X = tf.placeholder(tf.float32, shape=[None, column_len])

Y = tf.placeholder(tf.float32, shape=[None, 1])

W = tf.Variable(tf.random_normal([column_len, 1]), name='weight')

b = tf.Variable(tf.random_normal([1]))

hypothesis = tf.sigmoid(tf.matmul(X, W) + b)

# hypothesis가 0이 나오면 cost func을 돌리는데 문제가 발생하므로 clip_by_value를 이용해서 값의 범위를 정한다.

hypothesis = tf.clip_by_value(hypothesis,1e-5,1-(1e-5)) # 상한, 하한 설정

cost = -tf.reduce_mean(Y * tf.log(hypothesis) + (1 - Y) * (tf.log(1 - hypothesis)))

optimizer = tf.train.GradientDescentOptimizer(learning_rate=0.01)

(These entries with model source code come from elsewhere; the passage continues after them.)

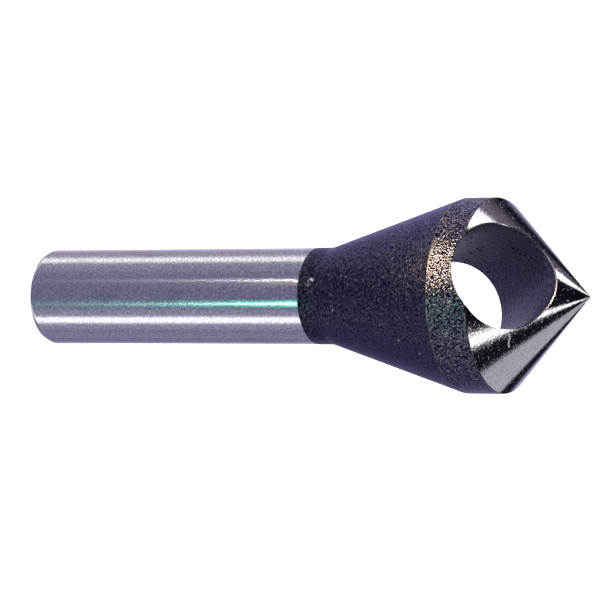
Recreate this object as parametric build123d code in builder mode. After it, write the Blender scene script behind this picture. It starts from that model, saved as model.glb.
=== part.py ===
from build123d import *

import os
from math import cos, radians, sin, tan

# Countersink bit with one cross hole and no flutes, turned, bored and ground from a single bar of high-speed
# steel. Z runs up the bit's axis, from the middle of the shank's end face to the point. The hole's mouth is
# in the flank towards -Y, and it leaves through the back of the head towards +Y. Sizes are in mm and degrees.

# Shank, the ground end that a chuck or collet holds
shank_diameter = 10.0
shank_length = 32.4
shank_chamfer_width = 0.3
shank_chamfer_length = 0.6

# Collar, the root of the head, a hair wider than the ground shank
collar_step = 0.04
collar_length = 1.9

# Head, a straight back taper that opens to a cylindrical land
head_diameter = 20.0
taper_length = 15.4
land_length = 3.3

# Ground flank. Its half angle falls round the turn, from the cutting edge through the far side to the heel,
# and the step from heel back up to edge lies inside the hole's mouth.
edge_half_angle = 46.9
far_half_angle = 45.2
heel_half_angle = 44.2
point_offset = 0.16

# Cross hole, square to the flank within a degree or so, and its broken rims
hole_diameter = 11.0
hole_lean = 46.2
hole_offset = 0.2
hole_depth_below_flank = 2.6
rim_break = 0.12

# Radii and heights that follow
shank_radius = shank_diameter / 2
collar_radius = shank_radius + collar_step
head_radius = head_diameter / 2
taper_foot = shank_length + collar_length
land_foot = taper_foot + taper_length
flank_foot = land_foot + land_length
point_height = flank_foot + head_radius / tan(radians(heel_half_angle))
hole_height = flank_foot - hole_depth_below_flank
blank_reach = point_height + head_diameter

# Bar turned to the outline of shank, collar, taper and land, left full width where the flank is ground
with BuildPart() as turned_bar:
    with BuildSketch(Plane.XZ):
        with BuildLine():
            Polyline(
                (0, 0),
                (shank_radius - shank_chamfer_width, 0),
                (shank_radius, shank_chamfer_length),
                (shank_radius, shank_length),
                (collar_radius, shank_length),
                (collar_radius, taper_foot),
                (head_radius, land_foot),
                (head_radius, point_height),
                (0, point_height),
                close=True,
            )
        make_face()
    revolve(axis=Axis.Z)

# Ground cone in two half turns. Each half is a true cone about an axis leaned within the step's plane, and
# the two share the point and the generator on the far side, so only the step breaks the surface.
point = Vector(point_offset, 0, point_height)
step_plane = Plane(origin=point, x_dir=(0, -1, 0), z_dir=(-1, 0, 0))


with BuildPart() as ground_cone:
    for mouth_half_angle, turn in ((edge_half_angle, 1), (heel_half_angle, -1)):
        half_angle = radians(mouth_half_angle + far_half_angle) / 2
        lean = radians(mouth_half_angle - far_half_angle) / 2
        foot = Vector(sin(lean), -cos(lean)) * blank_reach
        rim = foot + Vector(cos(lean), sin(lean)) * blank_reach * tan(half_angle)
        with BuildSketch(step_plane):
            with BuildLine():
                Polyline((0, 0), foot, rim, close=True)
            make_face()
        leaned_axis = Axis(point, Vector(0, sin(lean), cos(lean)) * turn)
        revolve(axis=leaned_axis, revolution_arc=180)

# The bit: the turned bar inside the ground cone, less the cross hole, with the hole's rims broken
hole_direction = Vector(0, -sin(radians(hole_lean)), cos(radians(hole_lean)))
hole_plane = Plane(origin=(-hole_offset, 0, hole_height), x_dir=(1, 0, 0), z_dir=hole_direction)

with BuildPart() as countersink_bit:
    add(turned_bar.part)
    add(ground_cone.part, mode=Mode.INTERSECT)
    with BuildSketch(hole_plane):
        Circle(hole_diameter / 2)
    extrude(amount=head_diameter, both=True, mode=Mode.SUBTRACT)
    hole_wall = countersink_bit.faces(Select.LAST).filter_by(GeomType.CYLINDER).sort_by(SortBy.AREA)[-1]
    hole_rims = hole_wall.edges().filter_by(GeomType.LINE, reverse=True)
    chamfer(hole_rims, length=rim_break)

countersink_bit.part.label = "countersink_bit"

os.makedirs("parts", exist_ok=True)
export_step(countersink_bit.part, "parts/countersink_bit.step")
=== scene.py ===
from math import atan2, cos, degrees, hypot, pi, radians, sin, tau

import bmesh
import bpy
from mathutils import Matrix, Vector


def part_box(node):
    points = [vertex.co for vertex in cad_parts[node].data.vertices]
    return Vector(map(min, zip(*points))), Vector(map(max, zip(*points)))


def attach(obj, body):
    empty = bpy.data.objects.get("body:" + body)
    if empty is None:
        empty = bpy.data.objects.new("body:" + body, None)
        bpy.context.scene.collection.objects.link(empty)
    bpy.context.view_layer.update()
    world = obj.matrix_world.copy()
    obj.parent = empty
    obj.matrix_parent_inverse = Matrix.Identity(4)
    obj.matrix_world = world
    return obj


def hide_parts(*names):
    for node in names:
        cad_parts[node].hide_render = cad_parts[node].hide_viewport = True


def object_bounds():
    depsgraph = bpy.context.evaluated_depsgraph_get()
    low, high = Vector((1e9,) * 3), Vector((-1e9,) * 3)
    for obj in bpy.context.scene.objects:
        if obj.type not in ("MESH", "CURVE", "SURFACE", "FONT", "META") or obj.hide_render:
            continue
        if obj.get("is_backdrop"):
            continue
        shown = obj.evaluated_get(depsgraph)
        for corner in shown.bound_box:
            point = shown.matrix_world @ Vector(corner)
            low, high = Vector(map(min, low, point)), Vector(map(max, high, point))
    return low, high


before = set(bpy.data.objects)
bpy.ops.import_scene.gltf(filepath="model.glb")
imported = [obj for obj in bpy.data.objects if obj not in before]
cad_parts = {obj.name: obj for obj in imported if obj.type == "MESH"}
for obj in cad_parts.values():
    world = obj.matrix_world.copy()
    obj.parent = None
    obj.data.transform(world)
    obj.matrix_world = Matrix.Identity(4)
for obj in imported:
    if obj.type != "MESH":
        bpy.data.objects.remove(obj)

# %% [markdown]
# # A countersink bit with a cross hole
# The real bit is one bar of high-speed steel. It is turned to shape, bored through at a slant, blackened
# when it is hardened, and then ground bright on the shank and on the cone that cuts. The rim of the
# slanted hole is the cutting edge, and the hole is the way out for the chips.
#
# This lesson makes the shapes first. It turns a bar, grinds the point, bores the hole and breaks the sharp
# edges. Then each worked surface gets a finish of its own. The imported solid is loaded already, so its box
# is measured first and compared with the finished model at the end.

MM = 0.001
SOLID = "countersink_bit"
cad_low, cad_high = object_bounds()
print("solid box in mm:", [round(c / MM, 2) for c in (*cad_low, *cad_high)])

# %% [markdown]
# ## Sizes
# A turned part needs few sizes: a length and a radius for each zone along its axis. They are written
# once, in metres, measured up the axis from the middle of the shank's end face. The radius of the head
# and the height of the point aren't typed in a second time. They are read from the solid's box, so the
# two can't disagree.

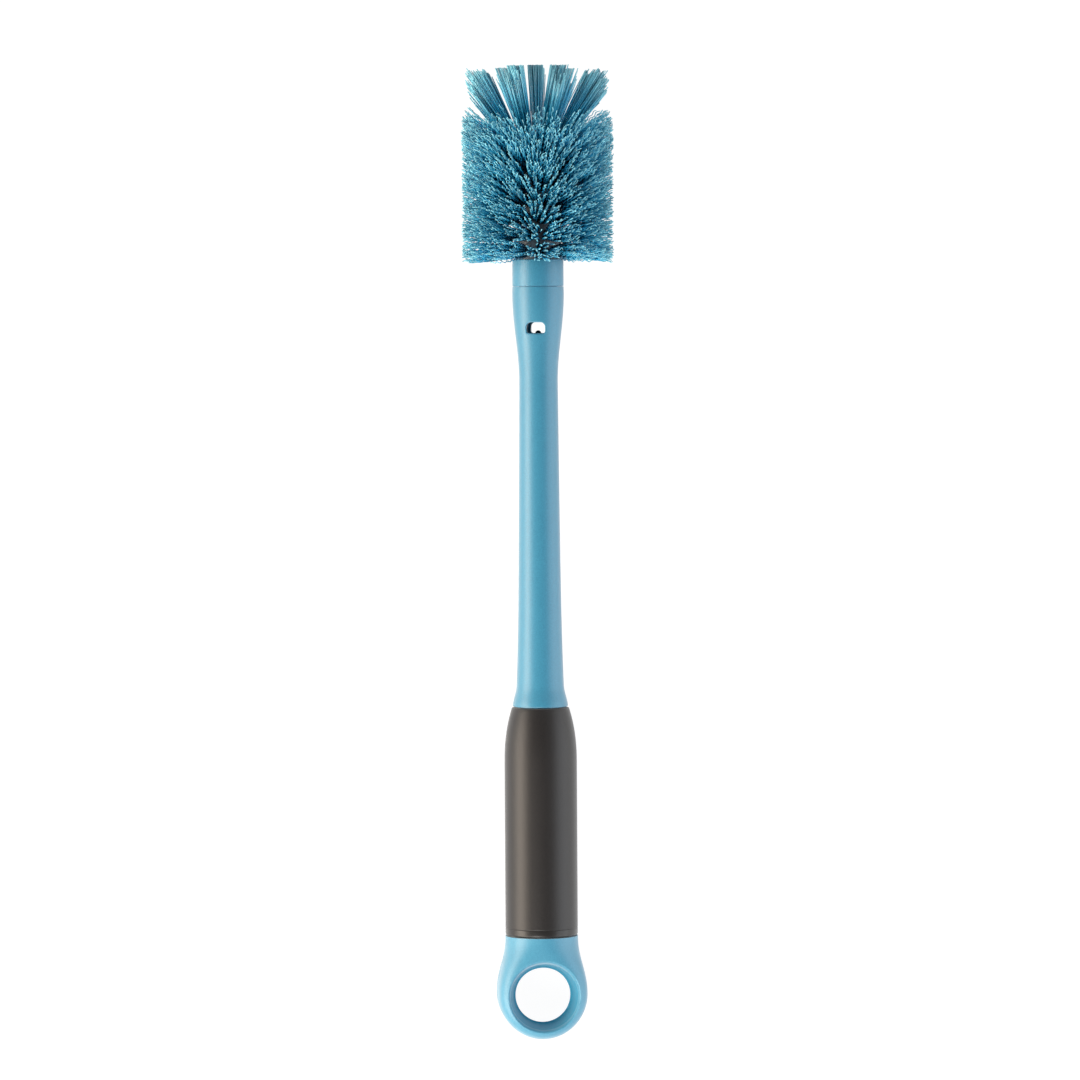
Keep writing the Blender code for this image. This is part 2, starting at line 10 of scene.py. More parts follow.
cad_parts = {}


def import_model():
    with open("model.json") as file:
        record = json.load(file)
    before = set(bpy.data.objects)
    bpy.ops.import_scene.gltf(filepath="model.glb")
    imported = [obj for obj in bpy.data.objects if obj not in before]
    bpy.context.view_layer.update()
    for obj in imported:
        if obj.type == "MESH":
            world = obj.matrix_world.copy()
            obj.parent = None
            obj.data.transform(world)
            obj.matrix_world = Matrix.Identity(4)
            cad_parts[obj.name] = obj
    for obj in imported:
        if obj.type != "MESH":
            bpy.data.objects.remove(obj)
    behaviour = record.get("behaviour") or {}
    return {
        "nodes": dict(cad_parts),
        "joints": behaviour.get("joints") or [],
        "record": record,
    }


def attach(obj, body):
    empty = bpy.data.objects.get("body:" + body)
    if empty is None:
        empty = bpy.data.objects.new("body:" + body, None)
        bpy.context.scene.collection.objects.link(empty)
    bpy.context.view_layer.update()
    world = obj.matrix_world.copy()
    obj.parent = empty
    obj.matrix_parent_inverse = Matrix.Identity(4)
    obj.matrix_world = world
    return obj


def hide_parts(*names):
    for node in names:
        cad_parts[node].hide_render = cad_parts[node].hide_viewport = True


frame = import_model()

# Finished look of a bottle brush: every piece is drawn upright along its own axis, with its
# height counted from the lowest point of the hanging loop, then laid down where the frame has it.

MM = 0.001
FULL_TURN = math.tau
GAP = 0.3 * MM

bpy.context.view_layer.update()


# Place of the brush in the frame

Extent = namedtuple("Extent", "low high radius")


def named(items, name):
    return next(item for item in items if item["name"] == name)


AXIS = Vector(named(frame["joints"], "handle_pull_off")["axis"]).normalized()
REST_TILT = math.atan2(AXIS.z, AXIS.y)
LOOP_RADIUS = 16.05 * MM
LOOP_CENTRE = LOOP_RADIUS
HOLE_MIDDLE = Vector(named(frame["record"]["mounts"], "hanging_loop")["pos_m"])
LAID_DOWN = (
    Matrix.Translation(HOLE_MIDDLE - AXIS * LOOP_CENTRE)
    @ Matrix.Rotation(REST_TILT - math.pi / 2, 4, "X")
)


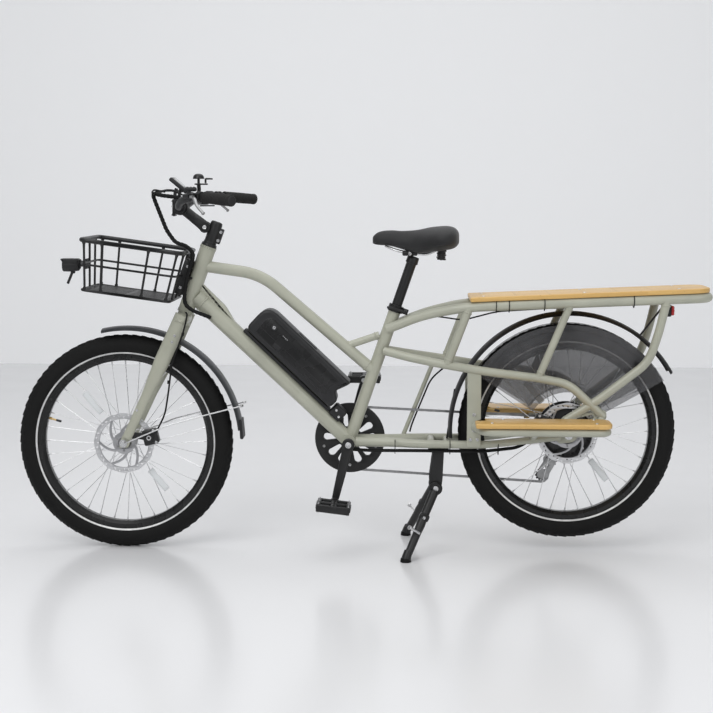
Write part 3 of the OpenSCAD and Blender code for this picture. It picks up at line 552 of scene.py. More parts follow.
def round_copies(bm, centre, count, build):
    """Builds once and repeats it round a sideways axis"""
    old = set(bm.faces)
    build()
    faces = [f for f in bm.faces if f not in old]
    bmesh.ops.spin(bm, geom=faces, cent=centre, axis=(0, 1, 0), angle=2 * pi * (count - 1) / count,
        steps=count - 1,
        use_duplicate=True)


def piece(name, bm, finishes, body, stands_for=(), sharp=34, merge=0.01):
    """Makes the finished mesh an object in the frame's place, riding on its body"""
    if merge:
        bmesh.ops.remove_doubles(bm, verts=bm.verts, dist=merge)
    bmesh.ops.recalc_face_normals(bm, faces=bm.faces)
    bmesh.ops.transform(bm, matrix=TO_ROW, verts=bm.verts)
    mesh = bpy.data.meshes.new(name)
    bm.to_mesh(mesh)
    bm.free()
    for f in finishes.split():
        mesh.materials.append(finish(f))
    mesh.shade_smooth()
    mesh.set_sharp_from_angle(angle=radians(sharp))
    obj = bpy.data.objects.new(name, mesh)
    bpy.context.scene.collection.objects.link(obj)
    if body:
        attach(obj, body)
    if stands_for:
        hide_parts(*stands_for)
    return obj


def hose(name, points, reach, radius, finish_name, body, stands_for=(), wrap=0.0, up=(0, 1, 0)):
    """A cable of one real length that leaves one part of the bicycle and goes back into another"""
    bm = bmesh.new()
    path = even_points(softened(points, reach, 8), 4.0, closed=False) + [Vector(points[-1])]
    sweep(bm, path, lambda t: radius + wrap * sin(2 * pi * t * len(path) / 3), 14, up=up)
    obj = piece(name, bm, finish_name, body, stands_for, merge=0)
    route = [TO_ROW @ p for p in path]
    length = sum((b - a).length for a, b in zip(route, route[1:]))
    return obj


def dress(node, name):
    """Gives a CAD node that stays its finish"""
    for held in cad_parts[node].material_slots:
        held.material = finish(name)


def weld(bm, place, way, r, thick=2.0, flat=1.0):
    """A smooth weld bead round the end of a tube"""
    way = Vector(way).normalized()
    pose = Matrix.Translation(place) @ way.to_track_quat("Z", "Y").to_matrix().to_4x4()
    path = [pose @ Vector((r * flat * cos(a), r * sin(a), 0)) for a in (2 * pi * k / 40 for k in range(41))]
    sweep(bm, path, thick, 8, up=way)


# ---- frame -------------------------------------------------------------------------------------------------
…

train = optimizer.minimize(cost)

sess = tf.Session()

sess.run(tf.global_variables_initializer())

for step in range(1001):

cost_val, W_val, b_val, _ = sess.run([cost, W, b, train], feed_dict={X:x_data, Y:y_data})

if step % 100 == 0:

print('step :', step, " , cost_val :", cost_val, ' , W :', W_val, ' , b_val :', b_val)

#print('step :', step, " , cost_val :", cost_val)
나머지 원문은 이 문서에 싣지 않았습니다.